While the residents of Haddonfield are nominally fighting Michael Myers, their true enemy is their own dunderheaded decisions. This is a movie where a character gives a big speech about the importance of “strength in numbers” right before the entire casts splits up into small groups. A little while later, a character who heard that very same “strength in numbers” speech demands everyone he’s with wait in the car while he investigates a house alone. Was he just not paying attention?
In yet another scare sequence, two people realize that someone, likely Michael Myers, has broken into their house. They hear footsteps upstairs, but rather than make a run for it, they arm themselves with tiny knives and decide to investigate. (These characters may know about Michael Myers and his past crimes, but they have clearly never seen one of the Scream movies.) I won’t spoil what happens, but rest assured Haddonfield real estate is going to be a buyer’s market for the next few years. Everyone acts so stupidly and with so little regard for their own well-being, even by the low standards of slasher movie victims, that at a certain point it’s hard not to start rooting for Michael. At least he’s not an idiot.

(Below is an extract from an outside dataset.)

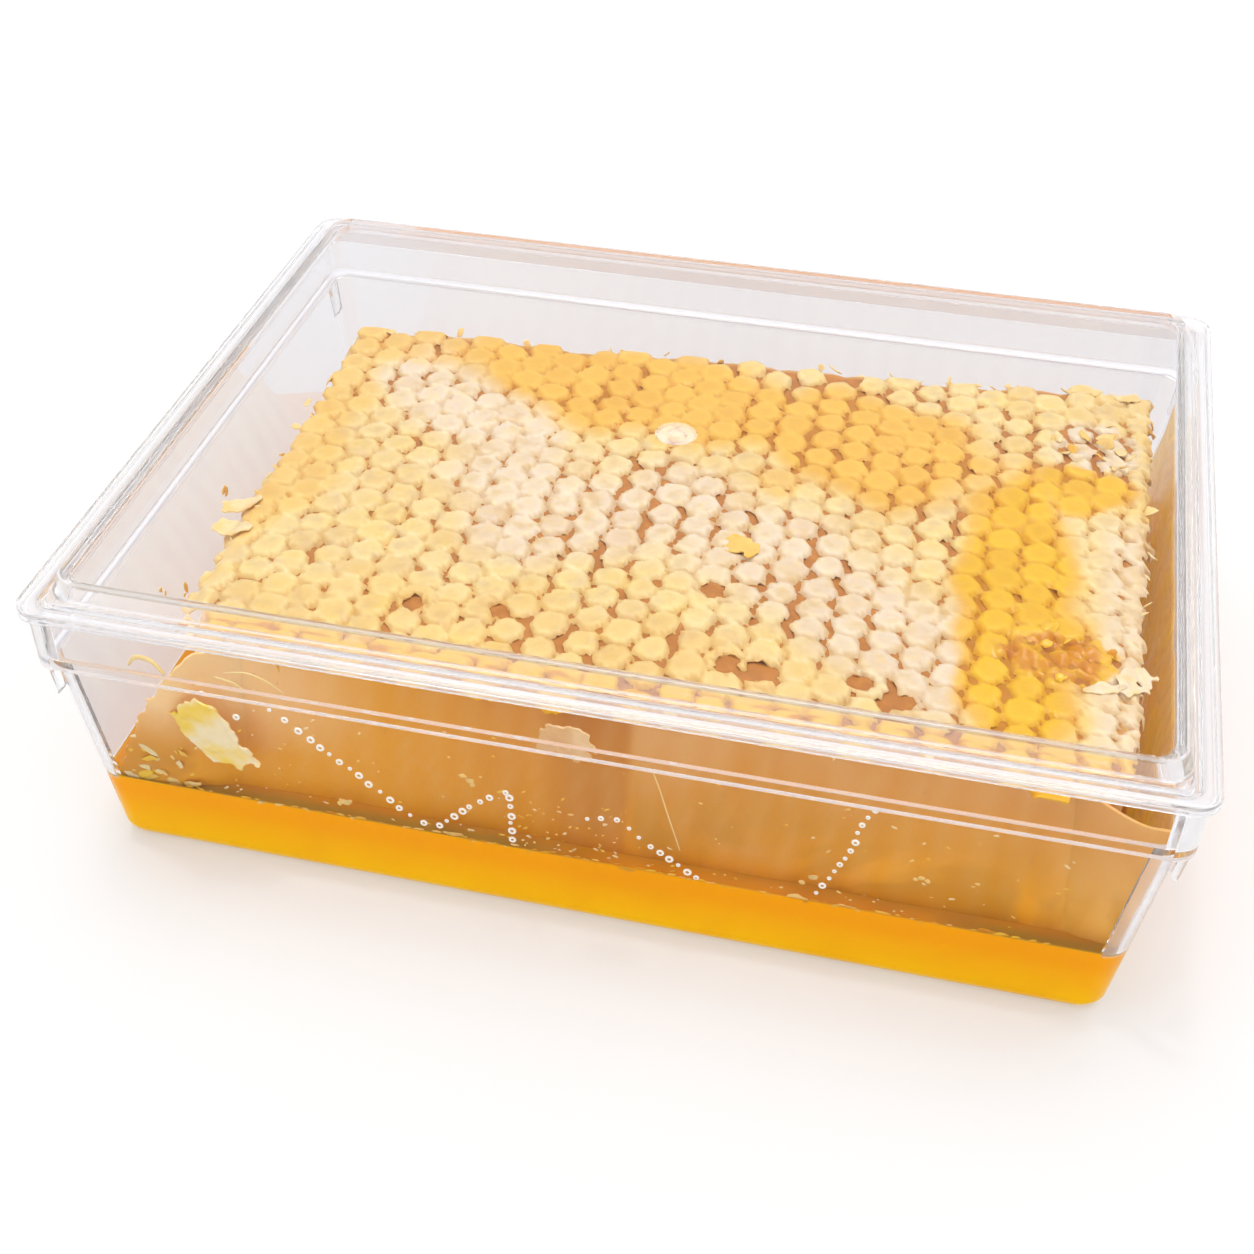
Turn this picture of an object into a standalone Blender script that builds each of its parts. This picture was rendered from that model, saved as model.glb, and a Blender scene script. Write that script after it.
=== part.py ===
"""A shut, clear plastic box with a slab of capped honeycomb standing in its own honey.

The box is a drafted tray with an upright collar above a shoulder, and a lid whose raised
panel sits inside a flange that caps the collar.  Lengths below are in millimetres; the
model is in metres, +Z up, with its origin under the middle of the base.
"""
import math

import bmesh
import bpy
from mathutils import Vector, noise

MM = 0.001

# ---- driving dimensions, in millimetres -------------------------------------------------
LENGTH = 152.0              # lid flange, along X
WIDTH = 118.0               # lid flange, along Y
HEIGHT = 46.6               # base to the top of the lid's panel
WALL = 1.0                  # thickness of the tray's and the lid's walls
GAP = 0.3                   # space kept between pieces that touch
CORNER_STEPS = 5            # facets round each corner

FLANGE_TOP = 44.1           # upper face of the lid's flange
FLANGE_DROP = 1.7           # height of the flange's outer skirt
SKIRT_WALL = 0.7            # thickness of that skirt
PANEL_INSET = 4.4           # flange's edge to the edge of the raised panel
PANEL_FOOT = 3.5            # flange's edge to the foot of the panel's wall
PLUG_INSET = 2.4            # flange's edge to the rib that plugs into the collar
PLUG_DROP = 3.4             # depth of that rib below the flange's upper face
PLUG_WALL = 0.8

COLLAR_INSET = 1.0          # flange's edge to the collar's outer face
SHOULDER_TOP = 34.9         # ledge inside the tray, where the collar begins
WALL_INSET_TOP = 2.3        # flange's edge to the drafted wall, just under the shoulder
WALL_INSET_BASE = 5.9       # and at the base
BASE_FILLET = 1.7

FLANGE_RADIUS = 3.4         # corner radii, seen from above
COLLAR_RADIUS = 2.8
WALL_RADIUS = 3.6

FIN_REACH = 1.1             # flange's edge to a stacking fin's outer edge
FIN_DROP = 6.6              # how far a fin hangs below the shoulder
FIN_WALL = 1.1
FIN_SETBACK = 5.0           # flange's long edge to the middle of a fin

GATE_RADIUS = 2.9           # moulding mark in the middle of the lid
GATE_DEPTH = 0.35
GATE_NUB = 0.9
EDGE_SOFT = 0.4             # small bevels along the box's edges

HONEY_LEVEL = 12.2          # height of the honey's surface

CELL_ACROSS = 4.8           # spacing of the columns of cells, along X
CELL_ALONG = 5.1            # spacing of the cells within a column, along Y
CAP_RISE = 0.7              # how far a cap's middle stands above its rim
COMB_TOP = 36.7             # mean height of the caps
COMB_SWELL = 0.7            # slow rise and fall of the capped face
COMB_BASE = WALL + GAP
OUTLINE_STEPS = 18          # facets along each side of the slab

# corners of the slab, front left first and then counter-clockwise
SLAB_FOOT = ((-66.8, -50.9), (67.1, -50.9), (67.8, 47.6), (-65.4, 41.0))
SLAB_CROWN = ((-56.6, -48.9), (67.2, -48.9), (67.9, 43.6), (-61.5, 35.0))
SLAB_LEAN_FROM = 9.0        # the left end starts to lean in above this height
SLAB_LEVELS = (COMB_BASE, 9.0, 14.0, 19.0, 24.0, 29.0, 33.0, 41.0)

# loose wax between the slab and the tray's front: middle, width and height, and tilt
FLAKE_THICKNESS = 0.7
FLAKE_MIDDLE = (-51.8, -52.4, 23.0)
FLAKE_SIZE = (13.5, 14.0)
FLAKE_TILT = 24.0
FOLD_MIDDLE = (-4.6, -52.4, 31.0)
FOLD_SIZE = (7.0, 7.4)
FOLD_TILT = -12.0


# ---- shared helpers ---------------------------------------------------------------------
def clear_scene():
    for thing in list(bpy.data.objects):
        bpy.data.objects.remove(thing, do_unlink=True)


def make_material(name, colour, roughness, transmission=0.0):
    mat = bpy.data.materials.new(name)
    mat.use_nodes = True
    shader = mat.node_tree.nodes["Principled BSDF"]
    shader.inputs["Base Color"].default_value = (*colour, 1.0)
    shader.inputs["Roughness"].default_value = roughness
    shader.inputs["Metallic"].default_value = 0.0
    shader.inputs["Transmission Weight"].default_value = transmission
    return mat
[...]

Halloween Kills is a mess. Its hero barely appears for the first hour of the movie, and the new characters introduced to take her place act like dummies and/or lunatics. Green and McBride are smart filmmakers, so my instinct is to try to give them the benefit of the doubt; to argue that all of this was intended as social commentary about our angry, violent, terrified society. But it’s hard to make a cautionary tale about the danger of inventing imaginary Boogeymen in a movie about an actual Boogeyman hacking people to pieces, especially when Tommy and his vengeful buddies play their roles so broadly they make Michael’s antics seem relatively restrained in comparison.
The Haddonfield mob and Michael finally meet in a conclusion that is both deeply unsatisfying and a little confusing. And of course, it sets the table for another sequel, the already announced Halloween Ends. Frankly, it’s about time.